The fact that Scala is proper multi-paradigm, and has a first-class functional sublanguage as well as a first-class imperative sublanguage is part of its great appeal.

I have mentored quite a few people over the last couple of years in Scala. In my experience, going from imperative Java, C, Python straight to Scalaz/Typelevel/higher-kinded monad style pure functional programming never works, and drives Scala-beginners away.

What works extremely well is to start with Scala as a nice Java without semicolons, and then, as they become more proficient in the OO/imperative Scala fragment, gradually to introduce more advanced features, starting with case classes.

The reputation Scala has for being too difficult comes from certain parts of the Scala elite trying to convince everybody, including beginners, that higher-kinded purely functional Scala is the only way to use the language. Nothing wrong with this style of programming per se and it's great that people are pushing the envelope, but the conceptual gap is too big for a language learner hailing from the imperative world (which is most of them).

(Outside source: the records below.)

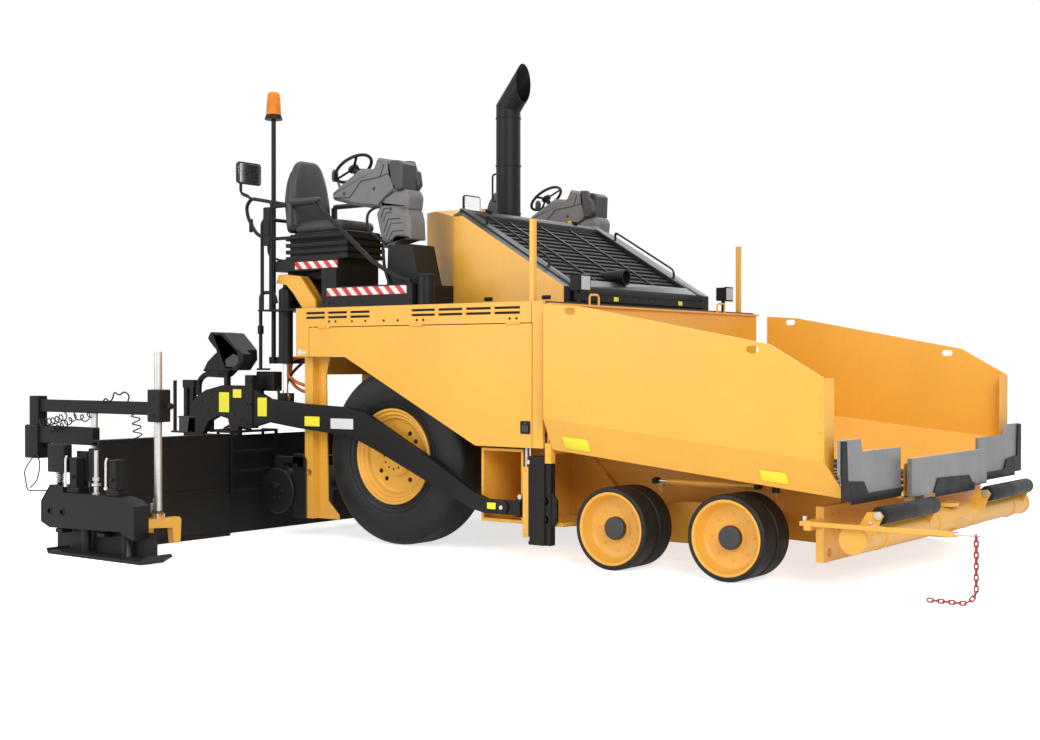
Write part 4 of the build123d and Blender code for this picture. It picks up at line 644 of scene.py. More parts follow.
def rear_tyre():
    """Smooth tyre: one half profile of (outward, radius) points, mirrored about the wheel's middle."""
    edge = TYRE_WIDTH / 2
    side = [(134, 332), (152, 338), (169, 352), (177, 371), (194, 404), (208, 440), (edge - 2, 470),
            (edge - 3, 476), (edge, 484), (edge, 535), (edge - 8, 580), (edge - 20, 620), (edge - 38, 648),
            (edge - 62, 667), (edge - 92, TYRE_R - 4), (edge - 130, TYRE_R)]
    half = rounded(side, 14, 3, closed=False)
    profile = np.vstack([half, half[::-1] * (-1.0, 1.0)])
    tyre = lathe(profile, (0, -TYRE_Y, TYRE_R), segments=120)
    rings = [lathe(((s * r_out - 3, r), (s * r_out - 3, r + 5), (s * r_out + 3, r + 5), (s * r_out + 3, r)),
                   (0, -TYRE_Y, TYRE_R), segments=120, corner=2) for s in (-1, 1)
             for r_out, r in ((192, 392), (206, 424))]
    return joined(tyre, *rings)


def rear_rim():
    """Deep rim with three rolled rings, a disc and a flat hub, bored at the back for the axle."""
    profile = ((-133, 331), (-133, 313), (90, 301), (90, 150), (60, 130), (60, 100.3), (140, 100.3),
               (140, 0.01), (176, 0.01), (176, 118), (171, 130), (158, 137), (150, 149), (120, 153),
               (120, 262), (124, 276), (136, 286), (150, 291), (158, 298), (152, 306), (160, 314),
               (172, 319), (178, 327), (172, 335), (180, 344), (192, 349), (198, 358), (193, 368),
               (172, 367), (146, 332))
    return lathe(profile, (0, -TYRE_Y, TYRE_R), segments=120, corner=5)


def rim_bolts():
    """Four pairs of wheel bolts and the small ring on the hub's face."""
    places = []
    for quarter in range(4):
        for turn in (-11, 11):
            angle = math.radians(45 + quarter * 90 + turn)
            places.append((math.cos(angle) * 212, -TYRE_Y - 120, TYRE_R + math.sin(angle) * 212))
    ring = [(across, -TYRE_Y - 176, TYRE_R + up) for across, up in ring_of(12, 96)]
    return joined(bolts(places, 1, 13, 14), bolts(ring, 1, 6, 3))


def front_rim(x, radius):
    """Yellow dish whose wall curves into a flat disc, bored at the back for the spindle."""
    profile = ((-175, 247.5), (-175, 226), (44, 216), (44, 90), (-60, 90), (-60, 42), (80, 42), (80, 0.01),
               (90, 0.01), (90, 70), (70, 84), (70, 150), (74, 186), (88, 205), (128, 219), (160, 225),
               (172, 229), (177, 238), (175, 247.5))
    return lathe(profile, (x, -FRONT_Y, radius), segments=96, corner=7)


def front_bands(x, radius):
    """Two rubber bands with a groove between them and soft shoulders."""
    one = ((12, 249), (12, radius - 9), (19, radius), (160, radius), (170, radius - 4), (175, radius - 14),
           (175, 249))
    outer = lathe(one, (x, -FRONT_Y, radius), segments=96, corner=5)
    inner = lathe([(-a, r) for a, r in one], (x, -FRONT_Y, radius), segments=96, corner=5)
    return joined(outer, inner)


def ring_of(count, radius):
    """Even places round a circle: (r cos a, r sin a)."""
    angle = np.linspace(0, 2 * math.pi, count, endpoint=False)
    return zip(np.cos(angle) * radius, np.sin(angle) * radius)


def front_cap(x, radius):
    """Hub cap and the small heads round it."""
    profile = ((80, 0.01), (80, 66), (88, 78), (124, 78), (132, 70), (133, 0.01))
    places = [(x + across, -FRONT_Y - 70, radius + up) for across, up in ring_of(8, 150)]
    return lathe(profile, (x, -FRONT_Y, radius), segments=48, corner=4), bolts(places, 1, 8, 4)


def put_wheels():
    for side, turn in SIDES:
        body = f"rear_wheel_{side}"
        mesh_piece(f"rear_tyre_skin_{side}", turn(rear_tyre()), TYRE, body, [f"rear_tyre_{side}"])
        mesh_piece(f"rear_rim_dish_{side}", turn(rear_rim()), YELLOW, body, [f"rear_rim_{side}"])
        mesh_piece(f"rear_rim_bolts_{side}", turn(rim_bolts()), BLACK, body)
        for place in ("rear", "fore"):
            node = f"front_wheel_{place}_{side}"
            low, high = span(node)
            x, radius = (low[0] + high[0]) / 2, (high[2] - low[2]) / 2
            cap, heads = front_cap(x, radius)
            mesh_piece(f"front_rim_{place}_{side}", turn(front_rim(x, radius)), YELLOW, node,
                       [node])
            mesh_piece(f"front_bands_{place}_{side}", turn(front_bands(x, radius)), TYRE, node)
            mesh_piece(f"front_cap_{place}_{side}", turn(cap), DARK_GREY, node)
            mesh_piece(f"front_rim_heads_{place}_{side}", turn(heads), YELLOW, node)


# Hood, lamps and stack

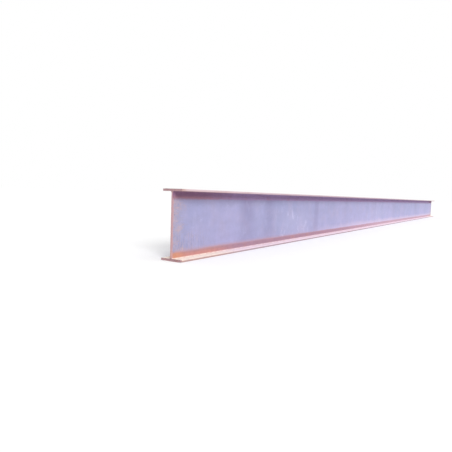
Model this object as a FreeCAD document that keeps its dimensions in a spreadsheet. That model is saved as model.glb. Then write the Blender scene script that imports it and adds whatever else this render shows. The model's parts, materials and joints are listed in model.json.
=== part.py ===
"""Hot-rolled steel I-beam: one straight length of parallel-flange stock with square sawn ends.

The beam stands on its bottom flange. X runs along the stock, Y across the flanges and Z up the
web, with the origin on the floor under the middle of the bottom flange. Lengths are millimetres.
"""
import FreeCAD
import Part
import Sketcher
import os

# Alias, value and meaning of each driving dimension.
DRIVING_DIMENSIONS = (
    ("section_depth", 406.6, "depth over both flanges"),
    ("flange_width", 143.3, "width of each flange"),
    ("web_thickness", 7.9, "thickness of the web"),
    ("flange_thickness", 12.9, "thickness of each flange, the same from root to toe"),
    ("root_radius", 10.2, "rolled fillet where the web meets a flange"),
    ("toe_radius", 1.5, "edge rounding that the rolls leave on a flange toe"),
    ("stock_length", 10000.0, "sawn length"),
)
SHEET = "sizes"
PARTS_FOLDER = "parts"
EDGE_TOLERANCE = 0.001

# The outline's corners, anticlockwise from the left end of the bottom face. Corner N starts
# line N, and a line's two ends are its sketch points 1 and 2.
CORNER_COUNT = 12
LINE_START = 1
(BOTTOM_LEFT, BOTTOM_RIGHT, LOWER_TOE_RIGHT, LOWER_ROOT_RIGHT, UPPER_ROOT_RIGHT, UPPER_TOE_RIGHT,
 TOP_RIGHT, TOP_LEFT, UPPER_TOE_LEFT, UPPER_ROOT_LEFT, LOWER_ROOT_LEFT, LOWER_TOE_LEFT) = range(CORNER_COUNT)
BOTTOM_FACE, TOP_FACE = BOTTOM_LEFT, TOP_RIGHT
LOWER_TOE, UPPER_TOE = BOTTOM_RIGHT, UPPER_TOE_RIGHT
ROOT_CORNERS = (LOWER_ROOT_RIGHT, UPPER_ROOT_RIGHT, UPPER_ROOT_LEFT, LOWER_ROOT_LEFT)
TOE_CORNERS = tuple(corner for corner in range(CORNER_COUNT) if corner not in ROOT_CORNERS)
X_AXIS, Y_AXIS = -1, -2


def make_size_sheet(doc):
    """The spreadsheet that drives the model: a name, a value and a note in each row."""
    sheet = doc.addObject("Spreadsheet::Sheet", SHEET)
    for row, (alias, value, note) in enumerate(DRIVING_DIMENSIONS, start=1):
        sheet.set(f"A{row}", alias)
        sheet.set(f"B{row}", str(value))
        sheet.set(f"C{row}", note)
        sheet.setAlias(f"B{row}", alias)
    doc.recompute()
    return sheet


def outline_corners(sheet):
    """The sharp-cornered section's twelve corners as (across, up) pairs."""
    half_flange = sheet.flange_width / 2
    half_web = sheet.web_thickness / 2
    levels = (0, sheet.flange_thickness, sheet.section_depth - sheet.flange_thickness, sheet.section_depth)
    floor, lower_shelf, upper_shelf, crown = levels
    right = (
        (half_flange, floor),
        (half_flange, lower_shelf),
        (half_web, lower_shelf),
        (half_web, upper_shelf),
        (half_flange, upper_shelf),
        (half_flange, crown),
    )
    left = [(-across, up) for across, up in reversed(right)]
    return [left[-1], *right, *left[:-1]]


def origin_plane(body, role):
    """One of the body's own origin planes, found by its role."""
    return next(plane for plane in body.Origin.OriginFeatures if plane.Role == role)


def draw_section(body, sheet):
    """The I-shaped outline, drawn sharp and fully constrained, with its sizes bound to the sheet."""
    sketch = body.newObject("Sketcher::SketchObject", "section")
    sketch.AttachmentSupport = [(origin_plane(body, "YZ_Plane"), "")]
    sketch.MapMode = "FlatFace"

    corners = [FreeCAD.Vector(across, up, 0) for across, up in outline_corners(sheet)]
    for start, end in zip(corners, corners[1:] + corners[:1]):
        sketch.addGeometry(Part.LineSegment(start, end), False)
    for line in range(CORNER_COUNT):
        following = (line + 1) % CORNER_COUNT
        sketch.addConstraint(Sketcher.Constraint("Coincident", line, 2, following, LINE_START))

    for line in range(BOTTOM_RIGHT, CORNER_COUNT, 2):
        sketch.addConstraint(Sketcher.Constraint("Vertical", line))
    for line in (LOWER_TOE_RIGHT, UPPER_ROOT_RIGHT, UPPER_TOE_LEFT, LOWER_ROOT_LEFT):
        sketch.addConstraint(Sketcher.Constraint("Horizontal", line))
    mirrored = ((BOTTOM_LEFT, BOTTOM_RIGHT), (TOP_LEFT, TOP_RIGHT), (LOWER_ROOT_LEFT, LOWER_ROOT_RIGHT))
    for left, right in mirrored:
        sketch.addConstraint(Sketcher.Constraint("Symmetric", left, LINE_START, right, LINE_START, Y_AXIS))
    upper_roots = (UPPER_ROOT_LEFT, LINE_START, UPPER_ROOT_RIGHT, LINE_START)
    sketch.addConstraint(Sketcher.Constraint("Horizontal", *upper_roots))
    sketch.addConstraint(Sketcher.Constraint("PointOnObject", BOTTOM_LEFT, LINE_START, X_AXIS))
    sketch.addConstraint(Sketcher.Constraint("Equal", BOTTOM_FACE, TOP_FACE))
    sketch.addConstraint(Sketcher.Constraint("Equal", LOWER_TOE, UPPER_TOE))

    measured = (
        ("flange_width", "DistanceX", BOTTOM_LEFT, BOTTOM_RIGHT, sheet.flange_width),
        ("flange_thickness", "DistanceY", BOTTOM_RIGHT, LOWER_TOE_RIGHT, sheet.flange_thickness),
        ("web_thickness", "DistanceX", LOWER_ROOT_LEFT, LOWER_ROOT_RIGHT, sheet.web_thickness),
        ("section_depth", "DistanceY", BOTTOM_LEFT, TOP_LEFT, sheet.section_depth),
    )
    for alias, direction, first, second, value in measured:
        index = sketch.addConstraint(
            Sketcher.Constraint(direction, first, LINE_START, second, LINE_START, value)
        )
        sketch.renameConstraint(index, alias)
        sketch.setExpression(f"Constraints.{alias}", f"{SHEET}.{alias}")
    return sketch


def extrude_stock(body, section):
    """The section carried along X, half the length each way from the origin."""
    stock = body.newObject("PartDesign::Pad", "stock")
    stock.Profile = section
    stock.SideType = "Symmetric"
    stock.setExpression("Length", f"{SHEET}.stock_length")
    return stock


def long_edges(shape, places):
    """Names of the edges that run along X through the given (across, up) places."""
    names = []
    for number, edge in enumerate(shape.Edges, start=1):
        box = edge.BoundBox
        lengthwise = box.YLength < EDGE_TOLERANCE and box.ZLength < EDGE_TOLERANCE
        at_place = any(
            abs(box.Center.y - across) < EDGE_TOLERANCE and abs(box.Center.z - up) < EDGE_TOLERANCE
            for across, up in places
        )
        if lengthwise and at_place:
            names.append(f"Edge{number}")
    return names


def round_edges(body, base, name, corners, sheet, alias):
    """Rounds the long edges at these outline corners of base, with the radius in cell alias."""
    body.Document.recompute()
    outline = outline_corners(sheet)
    edges = long_edges(base.Shape, [outline[corner] for corner in corners])
    if len(edges) != len(corners):
        raise RuntimeError(f"{name}: found {len(edges)} of {len(corners)} edges")
    fillet = body.newObject("PartDesign::Fillet", name)
    fillet.Base = (base, edges)
    fillet.setExpression("Radius", f"{SHEET}.{alias}")
    return fillet


def make_beam(doc, sheet):
    """The whole beam, one rolled piece."""
    body = doc.addObject("PartDesign::Body", "beam")
    body.Label = "beam"
    stock = extrude_stock(body, draw_section(body, sheet))
    roots = round_edges(body, stock, "root_fillets", ROOT_CORNERS, sheet, "root_radius")
    round_edges(body, roots, "toe_edges", TOE_CORNERS, sheet, "toe_radius")
    body.Placement = FreeCAD.Placement()
    return body


def check_document(doc):
    """Stops the build if any object of the document failed to recompute."""
    for item in doc.Objects:
        if "Invalid" in item.State or "Error" in item.State:
            raise RuntimeError(f"{item.Label} failed: {item.State}")


def export_piece(piece):
    """Writes one sub-part to parts/LABEL.step after testing that it is one closed solid."""
    shape = piece.Shape
    if shape.isNull() or not shape.isValid() or len(shape.Solids) != 1:
        raise RuntimeError(f"{piece.Label} is not one valid solid")
    shape.exportStep(os.path.join(PARTS_FOLDER, f"{piece.Label}.step"))
    box = shape.BoundBox
    print(f"{piece.Label}: {box.XLength:.1f} x {box.YLength:.1f} x {box.ZLength:.1f} mm, {shape.Volume:.0f} mm3")


def main():
    doc = FreeCAD.newDocument("steel_i_beam")
    sheet = make_size_sheet(doc)
    pieces = [make_beam(doc, sheet)]
    doc.recompute()
    check_document(doc)
    os.makedirs(PARTS_FOLDER, exist_ok=True)
    for piece in pieces:
        export_piece(piece)


main()
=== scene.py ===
# %% [markdown]
# # A ten metre length of hot-rolled steel I-beam
#
# A rolled beam is one piece of steel with one section from end to end, so it is a good first lesson in
# carrying a profile along a path. What makes it look real is its skin: blue-grey mill scale on the web, rust
# that creeps out of the roots where water stands, dusty flanges and two sawn ends that rusted first, with
# some light and shade painted into those colours. This file makes that skin with mathematics only, a cell at
# a time.

# %% Open the frame
import json
import math

import bpy
import numpy as np
from mathutils import Matrix, Vector


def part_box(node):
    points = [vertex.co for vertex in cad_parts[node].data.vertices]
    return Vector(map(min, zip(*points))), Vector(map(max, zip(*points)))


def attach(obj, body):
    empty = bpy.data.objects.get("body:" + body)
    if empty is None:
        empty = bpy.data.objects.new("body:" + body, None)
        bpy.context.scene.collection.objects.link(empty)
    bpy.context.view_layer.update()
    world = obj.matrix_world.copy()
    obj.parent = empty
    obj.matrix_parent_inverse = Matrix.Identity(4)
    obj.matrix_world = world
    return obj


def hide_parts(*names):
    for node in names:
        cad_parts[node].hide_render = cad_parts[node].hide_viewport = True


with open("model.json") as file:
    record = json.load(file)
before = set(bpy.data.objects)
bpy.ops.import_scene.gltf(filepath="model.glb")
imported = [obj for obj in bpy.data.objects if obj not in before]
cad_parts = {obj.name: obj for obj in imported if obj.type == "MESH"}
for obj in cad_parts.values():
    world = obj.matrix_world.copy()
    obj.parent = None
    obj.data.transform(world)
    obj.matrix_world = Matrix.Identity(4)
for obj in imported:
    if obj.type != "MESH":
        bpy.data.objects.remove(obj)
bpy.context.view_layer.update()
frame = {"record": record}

# %% [markdown]
# ## The sizes
#
# The overall box comes from the engineering model, and so do the web and flange thickness, which
# are read from its mounting faces. The two rolled radii are the only sizes kept here. Everything
# is in metres: X runs along the beam, Y across the flanges and Z up the web.

# %% Read the section
low_corner, high_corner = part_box("beam")
LENGTH, WIDTH, DEPTH = high_corner - low_corner
FACES = {mount["name"]: mount["pos_m"] for mount in frame["record"]["mounts"]}
WEB = 2 * abs(FACES["web_face_left"][1])
FLANGE = FACES["lower_shelf_left"][2]
ROOT_RADIUS = 0.0102
TOE_RADIUS = 0.0015
MM = 0.001
print(f"section {DEPTH:.4f} deep, {WIDTH:.4f} wide, web {WEB:.4f}, flange {FLANGE:.4f}, length {LENGTH:.2f}")

# %% [markdown]
# ## The camera
#
# The camera comes first, because every later choice is judged through it. It stands close to one
# end and looks along the beam, so the section is shown at the left and the web runs away to the
# right. Its place is given in beam depths from the near end, which keeps the view when the
# section changes.

# %% Place the camera
EYE_BEFORE_END = 4.156 * DEPTH
EYE_BESIDE_TOES = 3.542 * DEPTH
EYE_HEIGHT = 0.945 * DEPTH
HEADING, PITCH, ROLL = 55.9, -4.45, 1.95
LENS = 32.22
SENSOR = 36.0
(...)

Oh I'm sure that's true, but as a recovering Python programmer I'm uncomfortable with justifications of mutability under any except the most extreme circumstances. ("In our codebase we avoid writing side effecting code", my colleagues said, whilst filling the codebase with side effecting code.)


This, too, will pass. Mutability is fine, if isolated and carefully accounted for. However, to understand when it's fine and when it isn't, you have to bring years of experience both in imperative and functional world.


I just sidestepped the issue by becoming a Haskell programmer and I'm glad I no longer have to deplete my judgement by making those kind of decisions :)


There's value in that, sure. But when programming one is generally modeling a business process, and some of those processes really are easiest to understand by thinking in terms of a thing that changes. So it's nice to have a programming language that lets you talk about things that change in a natural way.